Earlier in my career, when thinking how to solve this problem, my first instinct would have been to look at the data we had available, and start writing queries

First off - I think this is a testament to how much you’ve grown as a developer, as this, in my opinion, is the difference between junior and senior developers. Junior devs often take a problem and then sit down and start writing code, hoping that it’ll play out for the best. Senior devs take a problem, then map/plan everything out before executing on their plan.

3 Likes

Thanks for sharing @Claire!

I found your post echoing with my recent experience.

We just onboarded dbt and I am now working on migrating our Postgres project with ~100 tables/views/materialised views to Redshift using dbt, with the goal of improving our schema design.

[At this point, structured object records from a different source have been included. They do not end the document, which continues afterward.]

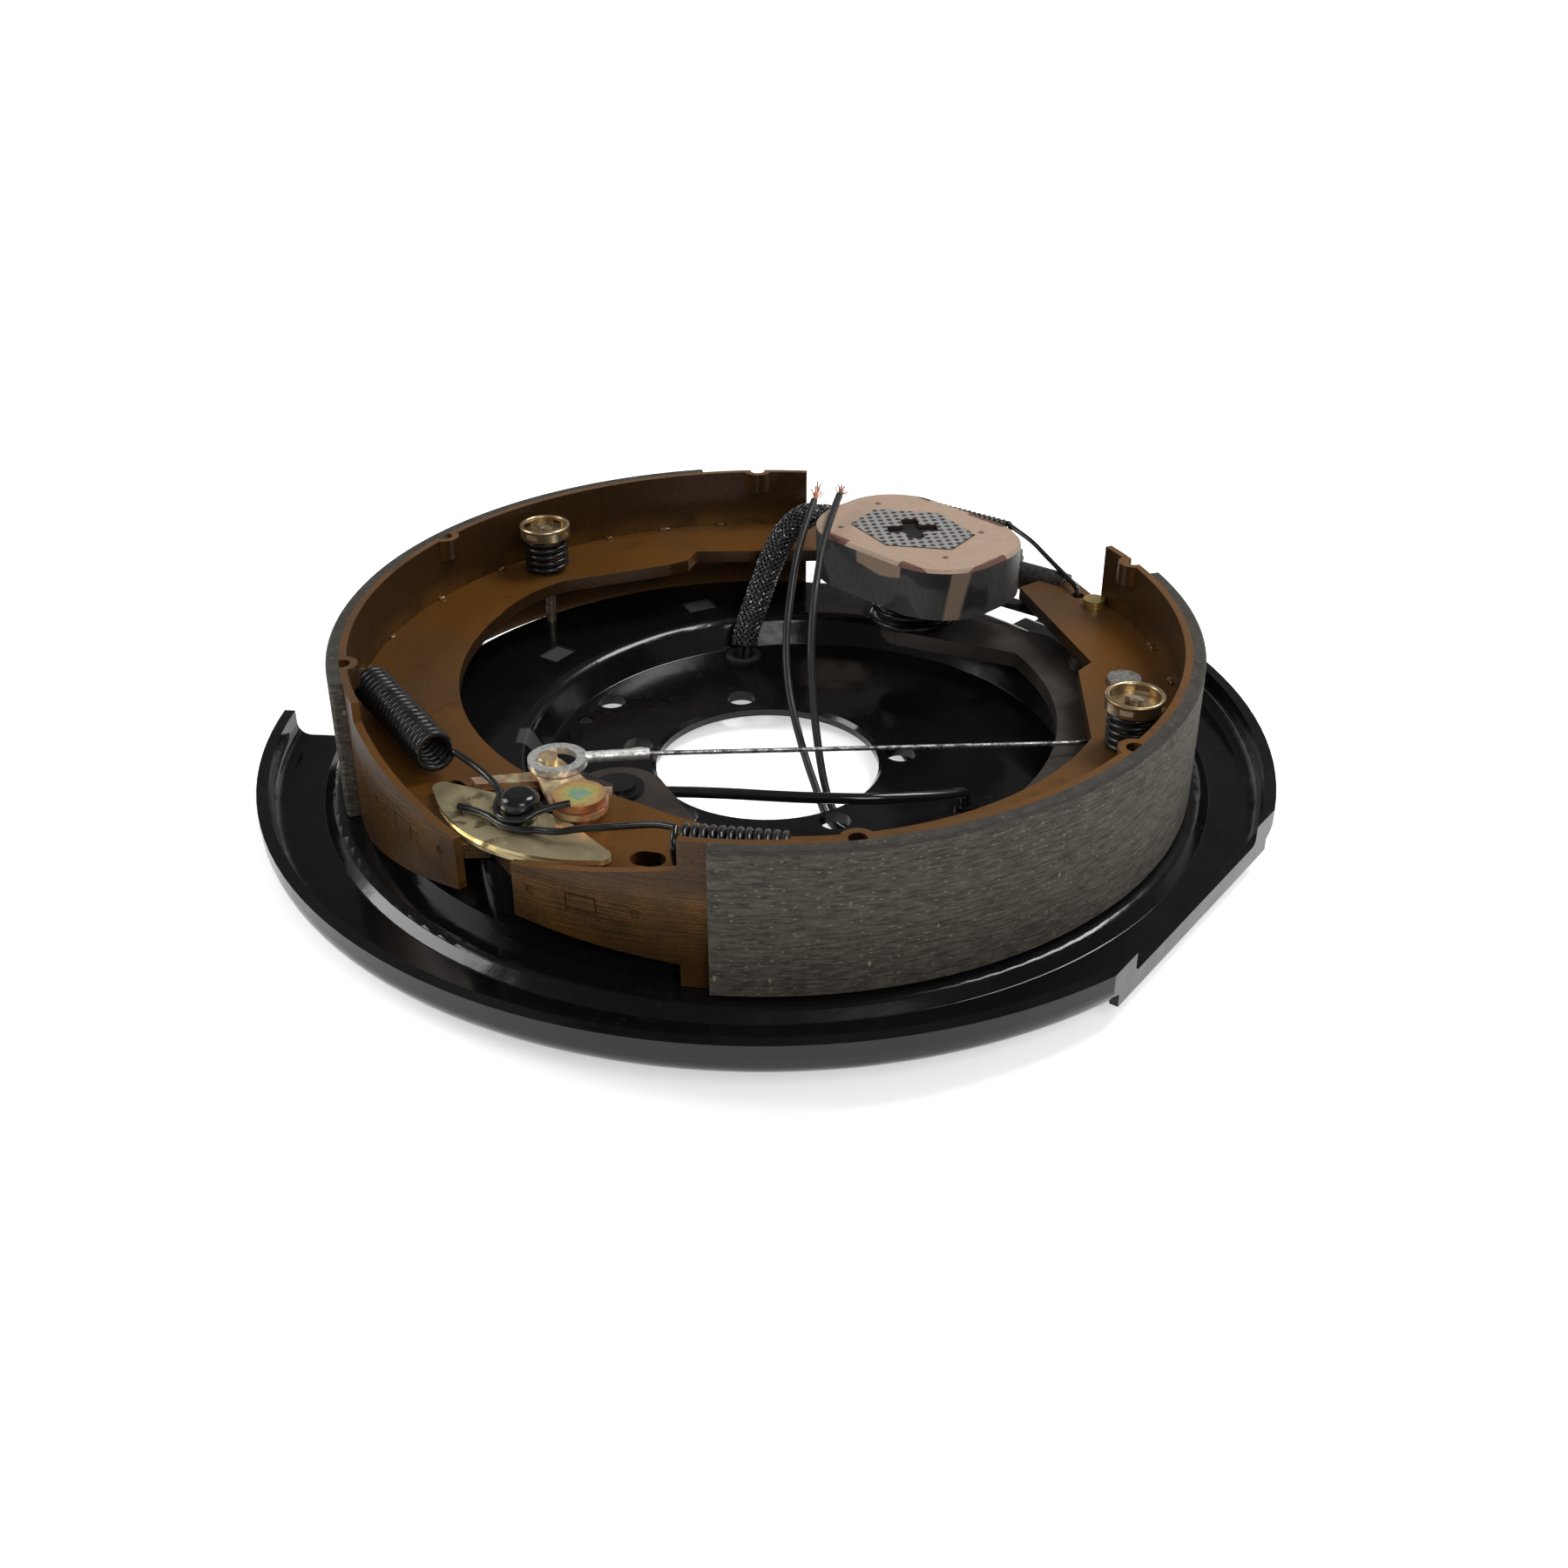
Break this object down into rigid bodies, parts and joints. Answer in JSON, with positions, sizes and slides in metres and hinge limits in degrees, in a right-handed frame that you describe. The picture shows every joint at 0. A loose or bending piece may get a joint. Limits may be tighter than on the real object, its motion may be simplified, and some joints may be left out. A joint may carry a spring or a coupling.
{
  "type": "electric trailer brake assembly",
  "caption": "Drum brake on a pressed backing plate with two lined shoes, a swinging arm that carries an oval electromagnet, a star wheel adjuster and coil springs",
  "frame": {"origin": "on the spindle bore's axis, in the plane of the backing plate's mounting face", "axes": "+Z along the hub axis towards the drum, +Y towards the anchor post, +X towards the primary shoe"},
  "size_m": [0.3249, 0.3592, 0.0763],
  "materials": {
    "plate_paint": "gloss black dip paint",
    "post_black": "satin black oxide",
    "guide_zinc": "yellow zinc plate, worn",
    "spring_black": "semi-gloss black spring steel",
    "arm_steel": "black coated steel",
    "magnet_resin": "sanded resin face with dark sides",
    "pole_steel": "bare perforated steel",
    "shoe_paint": "bronze brown paint, semi-gloss",
    "lining": "ground friction material with light flecks",
    "cup_zinc": "yellow zinc plate",
    "lever_zinc": "copper-toned zinc plate",
    "disc_zinc": "rainbow zinc plate",
    "rivet_steel": "plain steel",
    "rivet_gold": "yellow zinc plate",
    "cable_steel": "bright galvanised",
    "adjuster_steel": "black oxide",
    "rubber": "black rubber",
    "sleeve": "black braid with white flecks",
    "lead_black": "black insulation",
    "copper": "bare copper strand"
  },
  "bodies": {
    "plate": {"backing_plate": "plate_paint", "anchor_post": "post_black", "shoe_guide_plate": "guide_zinc", "arm_pivot_post": "post_black", "arm_return_spring": "spring_black", "primary_hold_down_pin": "guide_zinc", "secondary_hold_down_pin": "guide_zinc", "primary_hold_down_spring": "spring_black", "secondary_hold_down_spring": "spring_black", "primary_hold_down_cup": "cup_zinc", "secondary_hold_down_cup": "cup_zinc", "primary_return_spring": "spring_black", "secondary_return_spring": "spring_black", "adjuster_nut": "adjuster_steel", "adjuster_spring": "spring_black", "lead_grommet": "rubber", "adjuster_slot_plug": "rubber", "lead_sleeve": "sleeve", "first_lead": "lead_black", "second_lead": "lead_black", "first_lead_under_plate": "lead_black", "second_lead_under_plate": "lead_black", "first_lead_strands": "copper", "second_lead_strands": "copper"},
    "arm": {"actuating_arm": "arm_steel", "magnet_post": "arm_steel"},
    "magnet": {"magnet_case": "magnet_resin", "magnet_pole": "pole_steel", "magnet_spring": "spring_black"},
    "primary_shoe": {"primary_rim": "shoe_paint", "primary_web": "shoe_paint", "primary_lining": "lining", "parking_strut": "lever_zinc"},
    "socket": {"adjuster_socket": "adjuster_steel", "adjuster_washer": "adjuster_steel"},
    "star": {"star_wheel_screw": "adjuster_steel"},
    "secondary_shoe": {"secondary_rim": "shoe_paint", "secondary_web": "shoe_paint", "secondary_lining": "lining", "parking_lever_pin": "disc_zinc", "cable_guide": "adjuster_steel", "cable_guide_rivet": "rivet_steel", "adjuster_lever_rivet": "rivet_gold", "cable_eye": "cable_steel", "adjuster_cable": "cable_steel"},
    "lever": {"parking_lever": "lever_zinc"},
    "pawl": {"adjuster_lever": "adjuster_steel"}
  },
  "joints": [
    {"name": "arm_swing", "type": "hinge", "parent": "plate", "child": "arm", "pos_m": [0.004, 0.077, 0.023], "axis": [0, 0, 1], "range_deg": [-3.5, 0], "stiffness_Nm_per_rad": 20, "deforming": ["arm_return_spring"]},
    {"name": "magnet_float", "type": "slide", "parent": "arm", "child": "magnet", "axis": [0, 0, 1], "range_m": [-0.004, 0], "stiffness_N_per_m": 1500, "springref_m": 0.008, "deforming": ["magnet_spring"]},
    {"name": "primary_spread", "type": "hinge", "parent": "plate", "child": "primary_shoe", "pos_m": [0.04, -0.137, 0.0354], "axis": [0, 0, 1], "range_deg": [-0.35, 0], "stiffness_Nm_per_rad": 60, "deforming": ["primary_return_spring"]},
    {"name": "socket_feed", "type": "slide", "parent": "plate", "child": "socket", "axis": [-1, 0, 0], "range_m": [0, 0.003]},
    {"name": "star_turn", "type": "hinge", "parent": "socket", "child": "star", "pos_m": [-0.0175, -0.137, 0.0354], "axis": [1, 0, 0], "range_deg": [0, 720]},
    {"name": "secondary_adjust", "type": "hinge", "parent": "plate", "child": "secondary_shoe", "pos_m": [0, 0.126, 0.0354], "axis": [0, 0, 1], "range_deg": [-0.65, 0], "deforming": ["secondary_return_spring", "adjuster_spring"]},
    {"name": "cable_lever_swing", "type": "hinge", "parent": "secondary_shoe", "child": "lever", "pos_m": [-0.0105, 0.1105, 0.0422], "axis": [0, 0, 1], "range_deg": [-3, 0]},
    {"name": "pawl_click", "type": "hinge", "parent": "secondary_shoe", "child": "pawl", "pos_m": [-0.0653, -0.1238, 0.0294], "axis": [0, 0, 1], "range_deg": [0, 3], "stiffness_Nm_per_rad": 0.3}
  ],
  "couplings": [
    {"joint": "primary_spread", "follows": "arm_swing", "ratio": 0.1},
    {"joint": "socket_feed", "follows": "secondary_adjust", "m_per_rad": -0.263},
    {"joint": "star_turn", "follows": "secondary_adjust", "ratio": -1101.7}
  ]
}
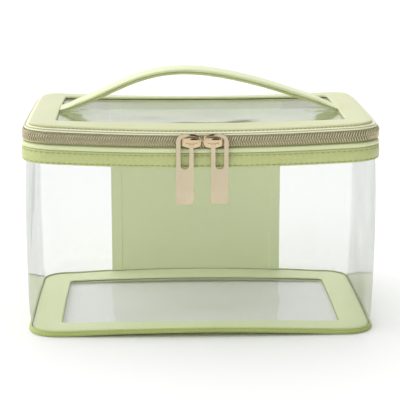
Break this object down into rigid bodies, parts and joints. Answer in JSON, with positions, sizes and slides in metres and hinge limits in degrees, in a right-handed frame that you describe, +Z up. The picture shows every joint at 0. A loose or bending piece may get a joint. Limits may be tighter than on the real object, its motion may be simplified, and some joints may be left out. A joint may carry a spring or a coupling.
{
  "type": "makeup train case",
  "caption": "Clear-walled makeup train case with leatherette frames, a zip lid hinged on the back panel, a strap handle and zip sliders with long flat pulls.",
  "frame": {"origin": "middle of the case's box on the surface it rests on", "axes": "+Z up, -Y towards the zip sliders at the front, +X to the right seen from the front"},
  "size_m": [0.2592, 0.175, 0.1884],
  "materials": {
    "leatherette": "pale yellow-green pebbled leatherette, satin",
    "leatherette_lining": "pale green leatherette, satin, inner layer",
    "stiffener_board": "matt stiffener sheet",
    "clear_pvc": "clear glossy flexible PVC",
    "zip_tape": "woven polyester zip tape",
    "zip_coil": "metallised light gold coil",
    "polished_gold": "polished light gold plating",
    "champagne_gold": "satin champagne gold plating"
  },
  "bodies": {
    "case": {"base_frame": "leatherette", "base_stiffener": "stiffener_board", "base_frame_lining": "leatherette_lining", "base_window": "clear_pvc", "base_binding": "leatherette", "wall_sheet": "clear_pvc", "back_panel": "leatherette", "back_panel_stiffener": "stiffener_board", "back_panel_lining": "leatherette_lining", "body_band": "leatherette", "band_rolled_edge": "leatherette", "body_band_lining": "leatherette_lining", "zip_tape_lower": "zip_tape", "zip_coil_lower": "zip_coil"},
    "lid": {"lid_frame": "leatherette", "lid_stiffener": "stiffener_board", "lid_window": "clear_pvc", "lid_frame_lining": "leatherette_lining", "lid_rolled_edge": "leatherette", "zip_tape_upper": "zip_tape", "zip_coil_upper": "zip_coil", "hinge_strip": "leatherette", "hinge_strip_lining": "leatherette_lining", "handle_ends": "leatherette"},
    "handle": {"handle_underside": "leatherette_lining", "handle_core": "stiffener_board", "handle_strap": "leatherette"},
    "left_zip_slider": {"left_slider": "polished_gold", "left_crown": "polished_gold"},
    "right_zip_slider": {"right_slider": "polished_gold", "right_crown": "polished_gold"},
    "left_zip_pull": {"left_pull": "champagne_gold"},
    "right_zip_pull": {"right_pull": "champagne_gold"}
  },
  "joints": [
    {"name": "lid_hinge", "type": "hinge", "parent": "case", "child": "lid", "pos_m": [0, 0.08785, 0.14765], "axis": [-1, 0, 0], "range_deg": [0, 180]},
    {"name": "handle_tilt", "type": "hinge", "parent": "lid", "child": "handle", "pos_m": [0, 0.00255, 0.155], "axis": [1, 0, 0], "range_deg": [-28, 28], "stiffness_Nm_per_rad": 0.05},
    {"name": "left_slider_travel", "type": "hinge", "parent": "case", "child": "left_zip_slider", "pos_m": [0, 1.71955, 0.14765], "axis": [0, 0, -1], "range_deg": [0, 2.8]},
    {"name": "right_slider_travel", "type": "hinge", "parent": "case", "child": "right_zip_slider", "pos_m": [0, 1.71955, 0.14765], "axis": [0, 0, 1], "range_deg": [0, 2.8]},
    {"name": "left_pull_swing", "type": "hinge", "parent": "left_zip_slider", "child": "left_zip_pull", "pos_m": [-0.0123, -0.08575, 0.14545], "axis": [0, 1, 0], "range_deg": [-5, 180]},
    {"name": "right_pull_swing", "type": "hinge", "parent": "right_zip_slider", "child": "right_zip_pull", "pos_m": [0.0123, -0.08575, 0.14545], "axis": [0, -1, 0], "range_deg": [-5, 180]}
  ]
}
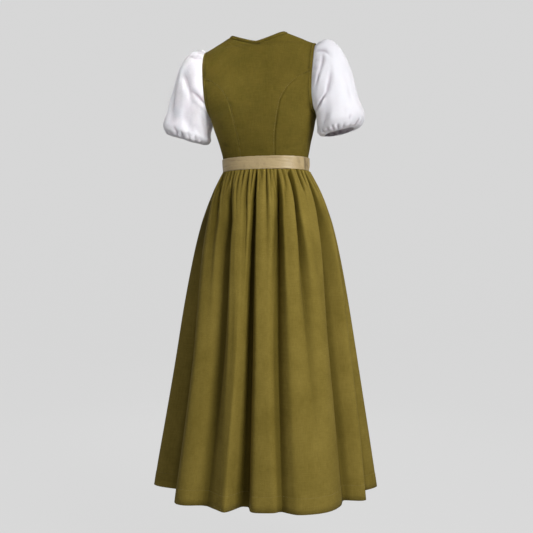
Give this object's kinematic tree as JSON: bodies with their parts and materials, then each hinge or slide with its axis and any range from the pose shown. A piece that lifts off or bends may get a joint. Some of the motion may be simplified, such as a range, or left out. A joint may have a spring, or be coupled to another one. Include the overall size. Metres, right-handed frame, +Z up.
{
  "type": "dirndl dress",
  "caption": "Dirndl dress in its worn shape: fitted panelled bodice, short gathered puff sleeves, satin sash, and a full skirt gathered at the waist.",
  "frame": {"origin": "on the upright axis of the dress, in the middle of the neck opening, level with the neck ends of the shoulder seams, where the wearer's neck and shoulders hold it", "axes": "+Z up along the wearer's height, front faces -Y, back faces +Y, the wearer's left is +X"},
  "size_m": [0.6442, 0.6029, 1.3119],
  "materials": {
    "olive_cotton": "matt plain-woven cotton with a faint slub",
    "champagne_satin": "soft satin sheen, lengthwise creases",
    "white_cotton": "matt fine cotton lawn, lightly creased"
  },
  "bodies": {
    "root": {"bodice_back_centre": "olive_cotton", "bodice_back_side_left": "olive_cotton", "bodice_back_side_right": "olive_cotton", "bodice_front_centre_left": "olive_cotton", "bodice_front_centre_right": "olive_cotton", "bodice_front_side_left": "olive_cotton", "bodice_front_side_right": "olive_cotton", "sash": "champagne_satin", "skirt_back": "olive_cotton", "skirt_front": "olive_cotton", "sleeve_left": "white_cotton", "sleeve_right": "white_cotton"}
  },
  "joints": []
}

As a newbie in analytics engineering (I am a data analyst), I had struggles at the beginning when I tried to design upstream models (dimension and fact tables) first as I was not so sure what we would need.

Then I decided to start with cube models (an intermediate layer between dimensions & facts and reports), I copied the old SQL definition and start to clean up the code and logic. It was during this process that it became clear to me which parts of the old code should be decoupled, which are repeated across the project, and eventually what should be moved upstream/downstream. This approach of starting from (not the very end) helped me a lot!